Plot Summary
Chapter III opens the morning after Ethan's walk home with Mattie Silver. While hauling lumber in the crystalline winter dawn, Ethan replays the previous evening, regretting that he did not kiss Mattie when he had the chance. Her face merges in his mind with the red sunrise and the glittering snow, becoming inseparable from the landscape itself.
A lengthy flashback reveals Mattie's tragic backstory. She is the daughter of Orin Silver, a cousin of Zenobia Frome, whose grand ambitions ended in financial ruin and an early death. His wife died from the shock of his debts, leaving Mattie destitute at twenty with only fifty dollars from the sale of her piano. Failed attempts at stenography and department-store work broke her health, and the family clan arranged for her to serve as Zeena's unpaid household help—a position that amounted to a kind of indentured servitude.
Ethan senses trouble brewing and rushes home, where he finds Zeena dressed in her best brown merino and a stiff bonnet, her valise packed. She announces she is leaving overnight to see a new doctor in Bettsbridge. Ethan realizes that Zeena will be away for the first time since Mattie arrived—meaning he and Mattie will be alone together. To avoid driving Zeena himself, he lies, claiming he must collect cash from Andrew Hale for the lumber delivery, a payment he knows will never come.
Character Development
Ethan's moral decline begins here: for the first time he deliberately lies to his wife, sacrificing his integrity to manufacture time alone with Mattie. underscores that he immediately regrets the lie—not for its dishonesty, but because mentioning available cash might encourage Zeena to spend more on remedies.
Zeena is drawn as both pitiable and controlling. Though only thirty-five, she looks like "already an old woman," with three deep creases between ear and cheek. Her "silent" fault-finding and obsessive pursuit of medical cures drain the household emotionally and financially. Yet her plaintive monologue about her "shooting pains" reveals genuine suffering beneath the manipulation.
Mattie remains largely silent in this chapter, but her backstory transforms her from a charming presence into a figure of real vulnerability—orphaned, impoverished, and dependent on the grudging hospitality of relatives.
Themes and Motifs
Entrapment and obligation. Mattie is "indentured" to the Fromes; Ethan is shackled to a failing farm and a sick wife. Both are trapped by economic necessity rather than choice, mirroring the snowbound landscape that confines them all.

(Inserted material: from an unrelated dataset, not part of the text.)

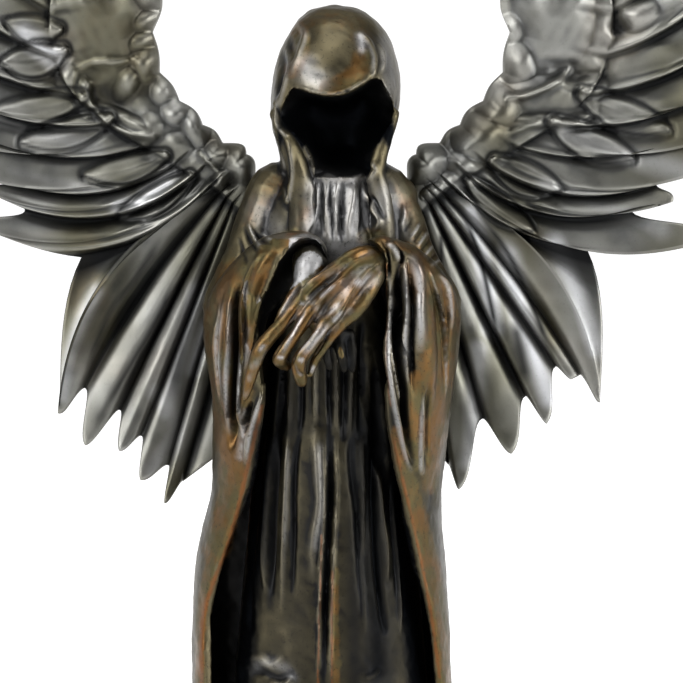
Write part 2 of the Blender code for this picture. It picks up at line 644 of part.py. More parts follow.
def wing_columns(feathers):
    """Each column across the fan: (place on the arm, crest from 1 to -1, spine function)."""
    columns = []
    for i, this in enumerate(feathers):
        last = i == len(feathers) - 1
        for step in (0.0, 0.5):
            if last and step:
                continue
            columns.append(column_between(feathers, i, i, step))
        if last:
            continue
        columns.append(column_between(feathers, i, i, 1.0))
        columns.append(column_between(feathers, i + 1, i, 0.5))
    return columns


def column_between(feathers, spine, valley, share):
    """A column this share of the way from a spine to the valley beside it, short of a straight line."""
    this, low, high = feathers[spine], feathers[valley], feathers[min(valley + 1, len(feathers) - 1)]
    valley_root = (low.root + high.root) / 2
    place = this.root + (valley_root - this.root) * share
    hollow = low.scoop * 4 * share * (1 - share)

    def point(arm_edge, t):
        reach = t * (1 - hollow * t)
        spine_point = along_feather(arm_edge(this.root), this.tip, this.bow, reach)
        valley_point = along_feather(arm_edge(valley_root), low.notch, low.fall, reach)
        return spine_point + (valley_point - spine_point) * share

    return place, 1 - 2 * share, point


def wing_depth(x, z):
    """How far behind the figure's middle the wing lies at this place."""
    reach = math.hypot(x - WING_ROOT[0], z - WING_ROOT[1]) / 100
    return WING_BACKSET + 5.0 * math.sin(min(reach, 1) * math.pi) - 5.0 * reach**2


def wing_sheet(name, feathers, group):
    """The left-hand wing of these feathers, as a sheet with a front and a back."""
    lengths = np.linspace(0, 1, len(ARM_INNER))
    inner = [(t, *p) for t, p in zip(lengths, ARM_INNER)]
    outer = [(t, *p) for t, p in zip(lengths, ARM_OUTER)]

    def outer_edge(place):
        return smooth(outer, place)[0]

    fronts, backs = [], []
    for place, crest, point in wing_columns(feathers):
        near, far = smooth(inner, place)[0], outer_edge(place)
        knuckle = 1 + 0.35 * math.sin(place * 58)
        ragged = COVERT_EDGE * (1 + 0.5 * math.sin(place * 44 + 1))
        bulge = float(np.interp(place, *zip(*ARM_BULGE))) * knuckle
        pleat = float(np.interp(place, *zip(*PLEATS)))
        rows = []
        for share in ARM_ROWS:
            spot = near + (far - near) * share
            swell = max(bulge * math.sin(math.pi * (share + 0.12) / 1.12), 0.0) ** 0.9 + ragged * share
            rows.append((spot, swell, WING_SHEET / 2 / WING_STEP, pleat * crest * 0.4 * share))
        for t in FEATHER_ROWS:
            half = np.interp(t, (0, 0.6, 1), (WING_SHEET, WING_SHEET, WING_TIP_SHEET)) / 2 / WING_STEP
            rows.append((point(outer_edge, t), 0.0, half, pleat * crest * math.sin(math.pi * (0.12 + 0.7 * t))))
        fronts.append([wing_point(*spot, -swell - half - fold) for spot, swell, half, fold in rows])
        backs.append([wing_point(*spot, 0.6 * swell + half - 0.8 * fold) for spot, swell, half, fold in rows])
    return mesh_object(name, stitched(fronts, backs), group)


def wing_point(x, z, forwards):
    """A point of a wing, in metres. The wing's own grid hangs from its root on the shoulder."""
    root = at(WING_ROOT[0], 0, WING_ROOT[1])
    y = WING_BACKSET * STEP + (wing_depth(x, z) - WING_BACKSET + forwards) * WING_STEP
    return (root.x + (x - WING_ROOT[0]) * WING_STEP, y, root.z + (z - WING_ROOT[1]) * WING_STEP)


def stitched(fronts, backs):
    """Two sheets of points, sewn together round their edge."""
    bm = bmesh.new()
    front = [[bm.verts.new(p) for p in column] for column in fronts]
    back = [[bm.verts.new(p) for p in column] for column in backs]
    wide, tall = len(front), len(front[0])
    for i in range(wide - 1):
        for j in range(tall - 1):
            bm.faces.new((front[i][j], front[i + 1][j], front[i + 1][j + 1], front[i][j + 1]))
            bm.faces.new((back[i][j + 1], back[i + 1][j + 1], back[i + 1][j], back[i][j]))
    edge = [(i, 0) for i in range(wide)]
    edge += [(wide - 1, j) for j in range(1, tall)]
    edge += [(i, tall - 1) for i in range(wide - 2, -1, -1)]
    edge += [(0, j) for j in range(tall - 2, 0, -1)]
    for (i, j), (k, m) in zip(edge, edge[1:] + edge[:1]):
        bm.faces.new((front[i][j], back[i][j], back[k][m], front[k][m]))
    return bm


def wing(name, tips, notches, side, body, work, group, finish):
    """A whole wing: the sheet, trimmed to the figure's back. side is -1 for the left."""
    feathers = lower_feathers(tips, notches) + upper_feathers(UPPER_COUNT)
    made = wing_sheet(name, feathers, work)
    if side > 0:
        made.data.transform(Matrix.Diagonal((-1, 1, 1, 1)))
        made.data.flip_normals()
    made = boolean(made, swollen(body, CLEARANCE, work), "DIFFERENCE")
    return adopt(mended(largest_body(made)), name, group, finish)


def swollen(body, grow, group):
    """A copy of a body that stands this much proud of it all over."""
    bm = bmesh.new()
    bm.from_mesh(body.data)
    bm.normal_update()
    moved = [vert.co + vert.normal * grow * 1.6 for vert in bm.verts]
    for vert, co in zip(bm.verts, moved):
        vert.co = co
    return mesh_object("swollen", bm, group)


def largest_body(obj):
    """Drops the crumbs that a cut leaves and keeps the biggest piece."""
    bm = bmesh.new()
    bm.from_mesh(obj.data)
    left = set(bm.verts)
    bodies = []
    while left:
        seed = left.pop()
        body, edge = {seed}, [seed]
        while edge:
            for link in edge.pop().link_edges:
                for vert in link.verts:
                    if vert in left:
                        left.discard(vert)
                        body.add(vert)
                        edge.append(vert)
        bodies.append(body)
    bodies.sort(key=len)
    crumbs = [vert for body in bodies[:-1] for vert in body]
    bmesh.ops.delete(bm, geom=crumbs, context="VERTS")
    bm.to_mesh(obj.data)
    bm.free()
    return obj


def plinth(group, finish):
    """The low round plinth, turned with a hollow moulding round its edge."""
    top = PLINTH_HEIGHT
    inset = PLINTH_RADIUS - PLINTH_MOULDING
    profile = [
        (0, top),
        (inset - PLINTH_MOULDING, top),
        (inset, top - 0.15 * top),
        (inset, top - 0.45 * top),
        (PLINTH_RADIUS, top - 0.62 * top),
        (PLINTH_RADIUS, 0.08 * top),
        (PLINTH_RADIUS - 0.08 * top, 0),
        (0, 0),
    ]
    mesh = bpy.data.meshes.new("plinth")
    mesh.from_pydata([(x, 0, z) for x, z in profile], [(i, i + 1) for i in range(len(profile) - 1)], [])
    obj = bpy.data.objects.new("plinth", mesh)
    group.objects.link(obj)
    turned = with_modifier(
        obj, "SCREW", steps=PLINTH_SIDES, render_steps=PLINTH_SIDES, use_merge_vertices=True, merge_threshold=0.00005
    )
    return adopt(turned, "plinth", group, finish)


def main():
    """Builds the four castings of the figurine."""
    clear_scene()
    part = collection("reaper_figurine")
    work = collection("clay")
    bronze = material("bronze_resin", BRONZE, 0.38, 0.6)
    gunmetal = material("gunmetal_resin", GUNMETAL, 0.36, 0.7)
    black = material("plinth_black", PLINTH_BLACK, 0.35, 0.1)
    plinth(part, black)
    body = figure(work, part, bronze)
    wing("wing_left", LEFT_TIPS, LEFT_NOTCHES, -1, body, work, part, gunmetal)
    wing("wing_right", RIGHT_TIPS, RIGHT_NOTCHES, 1, body, work, part, gunmetal)
    for obj in part.objects:
        if obj.name != "plinth":
            obj.data.transform(Matrix.Translation((0, 0, PLINTH_HEIGHT + CLEARANCE)))
    for leftover in list(work.objects):
        bpy.data.objects.remove(leftover, do_unlink=True)


main()
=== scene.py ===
"""Looks of the winged hooded figurine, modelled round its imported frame.

Each cast piece is modelled again at a finer grain than the frame's solid and stands for that solid. Forms
are drawn on the same grid as the solids: one step is a millimetre, x across, y back and z up from the
robe's hem, and the figure looks along -y.
"""

import logging
import math
from collections.abc import Callable
from dataclasses import dataclass, field
from enum import Enum

import bmesh
import bpy
import numpy as np
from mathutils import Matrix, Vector

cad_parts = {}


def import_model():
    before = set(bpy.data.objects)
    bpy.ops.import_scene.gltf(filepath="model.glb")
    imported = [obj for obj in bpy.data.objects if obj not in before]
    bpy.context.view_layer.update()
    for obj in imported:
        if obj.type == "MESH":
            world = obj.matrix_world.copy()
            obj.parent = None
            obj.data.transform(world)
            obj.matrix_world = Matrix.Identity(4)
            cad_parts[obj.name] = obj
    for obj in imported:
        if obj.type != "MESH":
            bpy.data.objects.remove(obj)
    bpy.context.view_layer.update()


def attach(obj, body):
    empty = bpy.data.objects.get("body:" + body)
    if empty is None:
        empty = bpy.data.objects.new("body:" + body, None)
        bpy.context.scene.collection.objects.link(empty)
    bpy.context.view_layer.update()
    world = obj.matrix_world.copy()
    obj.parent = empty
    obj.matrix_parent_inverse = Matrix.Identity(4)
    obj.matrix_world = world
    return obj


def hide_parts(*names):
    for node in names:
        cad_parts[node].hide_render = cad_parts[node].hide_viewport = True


LOG = logging.getLogger("figurine")

STEP = 0.001
CAMERA_DISTANCE = 1200
CAMERA_ELEVATION = 4.0
CAMERA_AIM = (2.9, 0, 152.1)
PLINTH_HEIGHT = 0.012
CLEARANCE = 0.0003
FOOT = PLINTH_HEIGHT + CLEARANCE

Row = tuple[float, ...]
Path = list[Row]


class Side(Enum):
    """Which of the figure's wings, as seen from the front."""

    LEFT = -1
    RIGHT = 1


class Ink(Enum):
    """What a patch of ink is called on the mesh: brown and rust are patina, black is stain and painted shade,
    silver is rubbed bare metal and painted highlight.
    """

    BROWN = "brown"
    RUST = "rust"
    BLACK = "black"
    SILVER = "silver"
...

Desire versus duty. Ethan's longing for Mattie directly collides with his marital obligations. His lie to Zeena is the first concrete step in which desire overrides duty, setting the moral trajectory for the rest of the novel.
Illness as power. Zeena's chronic ailments grant her authority over the household—her medical expeditions dictate the family's schedule and finances, and her "silent fault-finding" keeps Mattie perpetually insecure.
Literary Devices
Pathetic fallacy. The "crystal" morning, red sunrise, and "scintillating fields" externalize Ethan's awakened desire, while the previous night's darkness mirrored his suppressed longing.
Irony. Ethan's lie about collecting cash backfires immediately: he realizes he has given Zeena the impression he has money, which will only fuel her spending on medicines. The chapter's final image—Zeena pushing her empty medicine bottle toward Mattie, suggesting it be reused "for pickles"—is darkly comic, reducing Mattie to a servant even in a throwaway domestic moment.
Contrast and juxtaposition. places Mattie's face ("part of the sun's red and of the pure glitter on the snow") against Zeena's ("drawn and bloodless," sharpened by "querulous lines"), encoding the novel's central conflict in physical appearance.